I buy a lot of technical books and computer equipment online.
Reasons? Selection and price.
First of all, even though I live in
a major metro area (i.e. St. Louis metro area), the specific books
and computer parts (I build my own) I want are not available locally.
Secondly, the price is often MUCH better online. IMO, the local
computer stores are really bad when it comes to pricing. For instance,
a local national chain selling computer and electronic equip. wants
$30 for a no-name brand 1.44 floppy drive; newegg sells a top of the
line Teac 1.44 floppy for $9 online last time I bought one from them.

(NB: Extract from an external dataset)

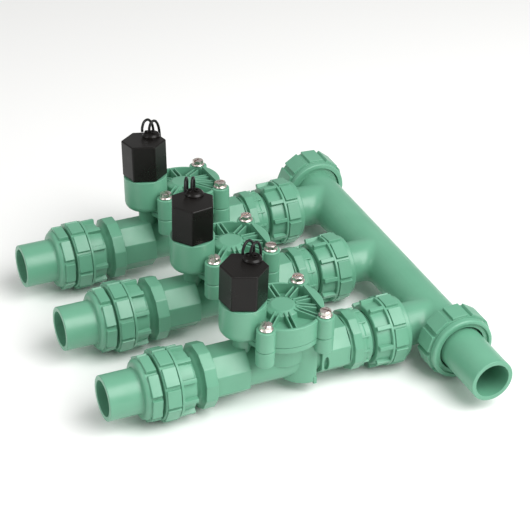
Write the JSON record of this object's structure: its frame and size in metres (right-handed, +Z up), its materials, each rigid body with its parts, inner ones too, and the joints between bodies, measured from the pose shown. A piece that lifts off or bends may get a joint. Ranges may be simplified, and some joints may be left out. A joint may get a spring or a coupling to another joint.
{
  "type": "irrigation solenoid valve manifold",
  "caption": "Inline solenoid diaphragm valves on one header pipe, joined by union nuts, each with a screwed bonnet, a turning solenoid with wire leads, and a plain pipe spigot.",
  "frame": {"origin": "on the plane that the union nuts stand on, below the middle of the object's box measured without the wire leads", "axes": "+Y runs along the header, from its inlet spigot to its end cap; +X runs from the outlet spigots to the header, against the flow; +Z is up, along the solenoids"},
  "size_m": [0.291, 0.314, 0.1258],
  "materials": {
    "green_plastic": "moulded sea-green plastic with a semi-gloss skin",
    "black_plastic": "moulded near-black plastic, satin",
    "screw_steel": "plated steel",
    "spring_steel": "bright drawn spring wire",
    "black_rubber": "matt rubber",
    "plunger_iron": "ground magnetic stainless steel",
    "lead_jacket": "extruded black wire jacket"
  },
  "bodies": {
    "manifold": {"header_manifold": "green_plastic", "header_inlet_spigot": "green_plastic", "end_cap_seal": "black_rubber", "valve_1_outlet_spigot": "green_plastic", "valve_1_outlet_tailpiece": "green_plastic", "valve_1_body": "green_plastic", "valve_1_bonnet": "green_plastic", "valve_1_bonnet_screw_1": "screw_steel", "valve_1_bonnet_screw_2": "screw_steel", "valve_1_bonnet_screw_3": "screw_steel", "valve_1_bonnet_screw_4": "screw_steel", "valve_1_diaphragm": "black_rubber", "valve_1_diaphragm_spring": "spring_steel", "valve_1_inlet_tailpiece": "green_plastic", "valve_2_outlet_spigot": "green_plastic", "valve_2_outlet_tailpiece": "green_plastic", "valve_2_body": "green_plastic", "valve_2_bonnet": "green_plastic", "valve_2_bonnet_screw_1": "screw_steel", "valve_2_bonnet_screw_2": "screw_steel", "valve_2_bonnet_screw_3": "screw_steel", "valve_2_bonnet_screw_4": "screw_steel", "valve_2_diaphragm": "black_rubber", "valve_2_diaphragm_spring": "spring_steel", "valve_2_inlet_tailpiece": "green_plastic", "valve_3_outlet_spigot": "green_plastic", "valve_3_outlet_tailpiece": "green_plastic", "valve_3_body": "green_plastic", "valve_3_bonnet": "green_plastic", "valve_3_bonnet_screw_1": "screw_steel", "valve_3_bonnet_screw_2": "screw_steel", "valve_3_bonnet_screw_3": "screw_steel", "valve_3_bonnet_screw_4": "screw_steel", "valve_3_diaphragm": "black_rubber", "valve_3_diaphragm_spring": "spring_steel", "valve_3_inlet_tailpiece": "green_plastic"},
    "header_inlet_nut": {"header_inlet_nut": "green_plastic"},
    "header_end_cap": {"header_end_cap": "green_plastic"},
    "valve_1_outlet_nut": {"valve_1_outlet_nut": "green_plastic"},
    "valve_1_poppet": {"valve_1_poppet": "black_plastic"},
    "valve_1_solenoid_unit": {"valve_1_solenoid": "black_plastic", "valve_1_lead_a": "lead_jacket", "valve_1_lead_b": "lead_jacket"},
    "valve_1_plunger": {"valve_1_plunger": "plunger_iron"},
    "valve_1_inlet_nut": {"valve_1_inlet_nut": "green_plastic"},
    "valve_2_outlet_nut": {"valve_2_outlet_nut": "green_plastic"},
    "valve_2_poppet": {"valve_2_poppet": "black_plastic"},
    "valve_2_solenoid_unit": {"valve_2_solenoid": "black_plastic", "valve_2_lead_a": "lead_jacket", "valve_2_lead_b": "lead_jacket"},
    "valve_2_plunger": {"valve_2_plunger": "plunger_iron"},
    "valve_2_inlet_nut": {"valve_2_inlet_nut": "green_plastic"},
    "valve_3_outlet_nut": {"valve_3_outlet_nut": "green_plastic"},
    "valve_3_poppet": {"valve_3_poppet": "black_plastic"},
    "valve_3_solenoid_unit": {"valve_3_solenoid": "black_plastic", "valve_3_lead_a": "lead_jacket", "valve_3_lead_b": "lead_jacket"},
    "valve_3_plunger": {"valve_3_plunger": "plunger_iron"},
    "valve_3_inlet_nut": {"valve_3_inlet_nut": "green_plastic"}
  },
  "joints": [
    {"name": "header_inlet_nut_turn", "type": "hinge", "parent": "manifold", "child": "header_inlet_nut", "pos_m": [0.11859, -0.10355, 0.02691], "axis": [0, 1, 0], "continuous": true},
    {"name": "header_end_cap_turn", "type": "hinge", "parent": "manifold", "child": "header_end_cap", "pos_m": [0.11859, 0.14505, 0.02691], "axis": [0, 1, 0], "continuous": true},
    {"name": "valve_1_outlet_nut_turn", "type": "hinge", "parent": "manifold", "child": "valve_1_outlet_nut", "pos_m": [-0.09561, -0.06995, 0.02691], "axis": [1, 0, 0], "continuous": true},
    {"name": "valve_1_inlet_nut_turn", "type": "hinge", "parent": "manifold", "child": "valve_1_inlet_nut", "pos_m": [0.07379, -0.06995, 0.02691], "axis": [1, 0, 0], "continuous": true},
    {"name": "valve_1_solenoid_bleed_turn", "type": "hinge", "parent": "manifold", "child": "valve_1_solenoid_unit", "pos_m": [-0.03991, -0.07145, 0.08409], "axis": [0, -0.0262, 0.9997], "range_deg": [0, 90]},
    {"name": "valve_1_plunger_lift", "type": "slide", "parent": "valve_1_solenoid_unit", "child": "valve_1_plunger", "axis": [0, -0.0262, 0.9997], "range_m": [0, 0.003], "stiffness_N_per_m": 300, "springref_m": -0.003},
    {"name": "valve_1_poppet_lift", "type": "slide", "parent": "manifold", "child": "valve_1_poppet", "axis": [0, -0.0262, 0.9997], "range_m": [0, 0.006], "stiffness_N_per_m": 400, "springref_m": -0.008, "deforming": ["valve_1_diaphragm_spring"]},
    {"name": "valve_2_outlet_nut_turn", "type": "hinge", "parent": "manifold", "child": "valve_2_outlet_nut", "pos_m": [-0.09561, 0.02205, 0.02691], "axis": [1, 0, 0], "continuous": true},
    {"name": "valve_2_inlet_nut_turn", "type": "hinge", "parent": "manifold", "child": "valve_2_inlet_nut", "pos_m": [0.07379, 0.02205, 0.02691], "axis": [1, 0, 0], "continuous": true},
    {"name": "valve_2_solenoid_bleed_turn", "type": "hinge", "parent": "manifold", "child": "valve_2_solenoid_unit", "pos_m": [-0.03991, 0.02205, 0.08411], "axis": [0, 0, 1], "range_deg": [0, 90]},
    {"name": "valve_2_plunger_lift", "type": "slide", "parent": "valve_2_solenoid_unit", "child": "valve_2_plunger", "axis": [0, 0, 1], "range_m": [0, 0.003], "stiffness_N_per_m": 300, "springref_m": -0.003},
    {"name": "valve_2_poppet_lift", "type": "slide", "parent": "manifold", "child": "valve_2_poppet", "axis": [0, 0, 1], "range_m": [0, 0.006], "stiffness_N_per_m": 400, "springref_m": -0.008, "deforming": ["valve_2_diaphragm_spring"]},
    {"name": "valve_3_outlet_nut_turn", "type": "hinge", "parent": "manifold", "child": "valve_3_outlet_nut", "pos_m": [-0.09561, 0.11405, 0.02691], "axis": [1, 0, 0], "continuous": true},
    {"name": "valve_3_inlet_nut_turn", "type": "hinge", "parent": "manifold", "child": "valve_3_inlet_nut", "pos_m": [0.07379, 0.11405, 0.02691], "axis": [1, 0, 0], "continuous": true},
    {"name": "valve_3_solenoid_bleed_turn", "type": "hinge", "parent": "manifold", "child": "valve_3_solenoid_unit", "pos_m": [-0.03991, 0.11933, 0.08386], "axis": [0, 0.0924, 0.9957], "range_deg": [0, 90]},
    {"name": "valve_3_plunger_lift", "type": "slide", "parent": "valve_3_solenoid_unit", "child": "valve_3_plunger", "axis": [0, 0.0924, 0.9957], "range_m": [0, 0.003], "stiffness_N_per_m": 300, "springref_m": -0.003},
    {"name": "valve_3_poppet_lift", "type": "slide", "parent": "manifold", "child": "valve_3_poppet", "axis": [0, 0.0924, 0.9957], "range_m": [0, 0.006], "stiffness_N_per_m": 400, "springref_m": -0.008, "deforming": ["valve_3_diaphragm_spring"]}
  ]
}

I often see $30-50 higher prices marked on stuff like CD-RW drives
and other components people buy for their computers localy than what's
available online for around a $100 price point. Shipping only takes 2-3 days on average CA to MO.
I'm NOT very price consious when I shop for computer stuff or tech books.
The floppy drive pricing locally DOES bug me -- no way will I pay $30
for a $9 floppy of an unknown brand name to put in MY computer.
What I DO want are specific brands/models. The local companies don't carry
the brands I like. They carry crummy quality stuff and charge more for crummy stuff
than what I can buy a top brand, high quality item with good user reviews for online.
If you want top quality stuff that's not stocked by local merchants,
online is often the only reasonable option. The nice prices are a bonus.
When I've watched folks shopping locally for computer parts, I can tell most
are uneducated buyers. That's the only way I can see the local stores can
sell lower quality parts for much higher prices than what is available
online. I know I may not be typical, but there are a lot of folks like
me out there buying online because it makes sense. We don't have a Fry's
computer store in the St Louis area -- if we did I might pick stuff up there
IF they had EXACTLY what I wanted at not too much higher a price.
Also, I heard a guy I work with say he buys everything he can online
because he hates to shop. As pointed out above, shopping online can
save a lot of time compared to running around to local stores and malls.